I got a bit sidetracked there explaining the metaphysics of jihad but my point is there are degrees of torture and you can call water boarding torture if you like but it must be remembered that it’s far away on the scale of the kinds of things that have traditionally been considered torture and are still considered torture in much of the world. Keeping these facts in mind:

  1. Water boarding, sleep deprivation, so called “stress positions”* and other methods that were used by the CIA are extremely low on the scale as far as torture is concerned.

  2. The people subjected to it were not US citizens

And

  1. The people subjected to it were scum of the earth - people involved in training children to be suicide bombers and launching mass casualty indiscriminate attacks on civilians

Given the above, I have absolutely no qualms at all about using torture.
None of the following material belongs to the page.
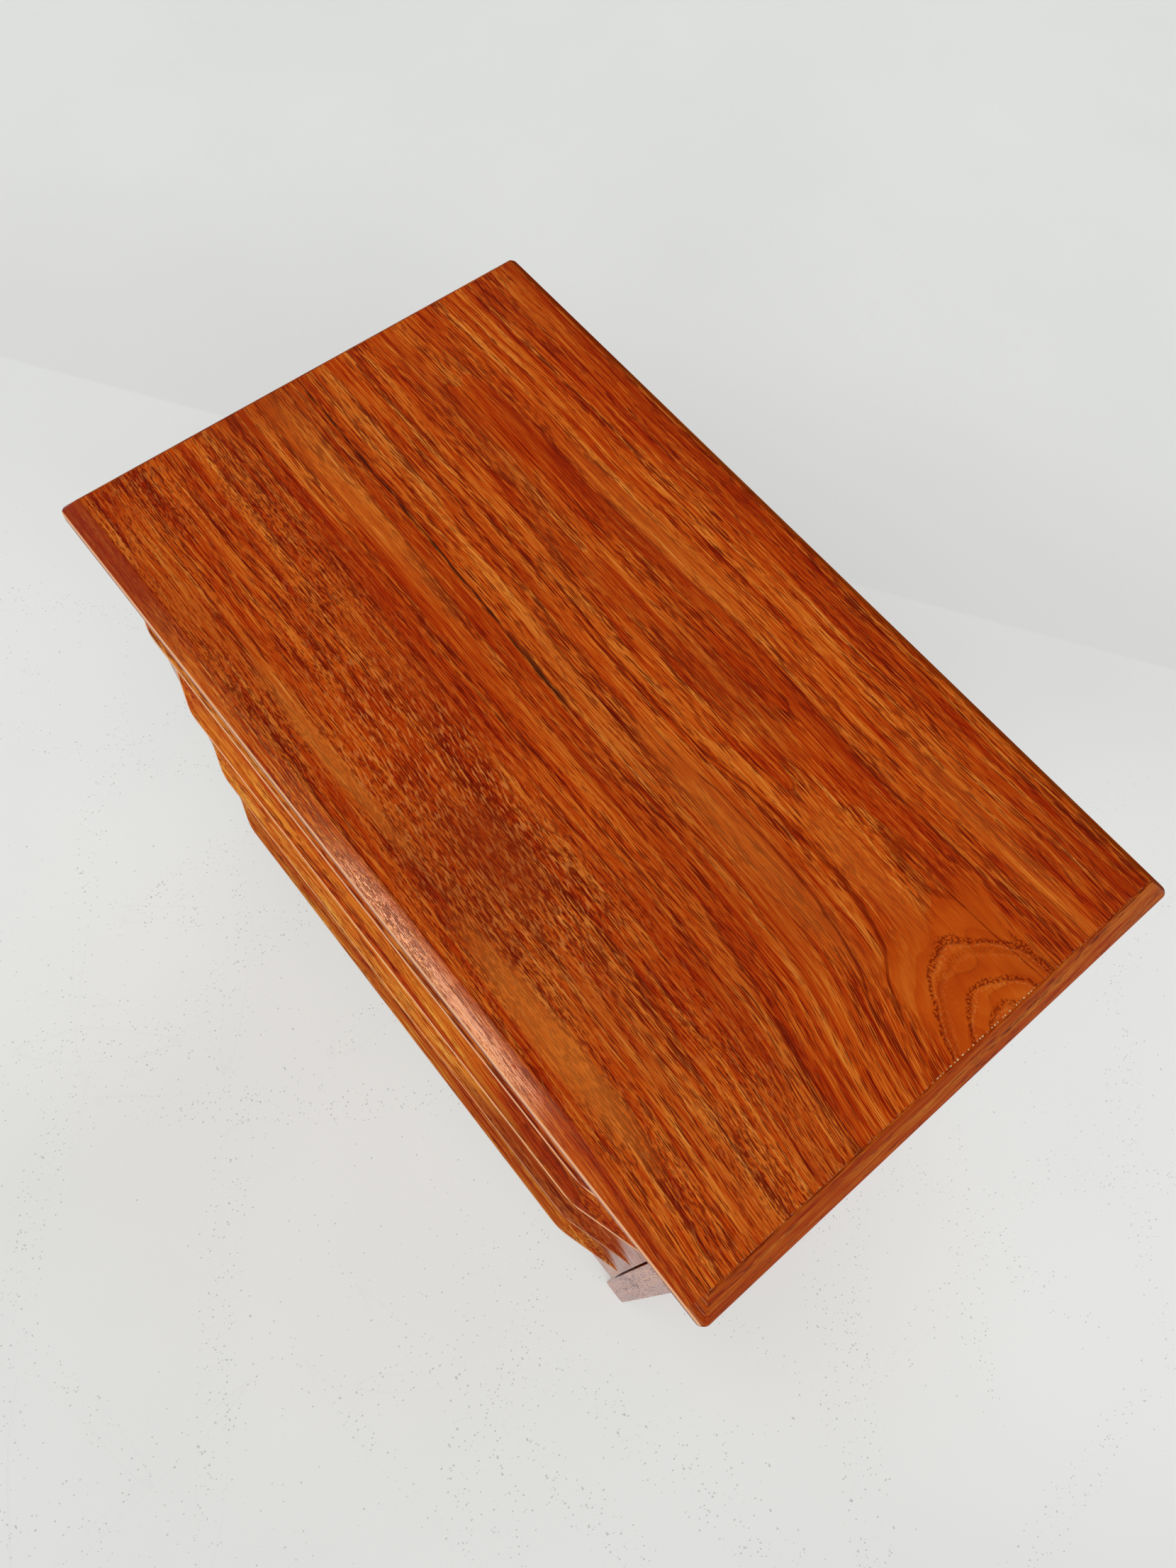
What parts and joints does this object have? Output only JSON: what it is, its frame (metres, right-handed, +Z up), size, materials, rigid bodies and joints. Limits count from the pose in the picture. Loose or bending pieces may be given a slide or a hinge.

And if I heard about a specific case where real torture was employed(breaking bones, gouging eyes out etc), so long as the guy turned out to be someone who was involved in mass casualty, indiscriminate attacks on civilians, then I wouldn’t give a shit what they did to him. They could leave him alone with Hannibal Lector or Buffalo Bill for all I care. Although ideally the CIA should do everything as a black operation so we don’t have to legislate torture and create legal precedent. The CIA needs far more leeway to operate clandestinely as an autonomous organ of the executive branch to bypass Congress for security reasons.


  • The Gestapo would laugh at what the CIA call “stress positions” in their no-longer-secret training manuals on interrogation techniques. When the Gestapo talked about “stress positions” they usually meant “strappado” or something similarly horrendous.

Strappado was employed routinely on prisoners before they even began the interrogation. They called it “softening them up”. The victim usually has their ligaments completely torn. Many of the defendants at Judge Roland Freisler’s Nazi show trials appeared with their arms in slings or plasters from strappado injuries. That’s the likely cause of Sophie Scholl’s “broken arm” between her arrest and trial.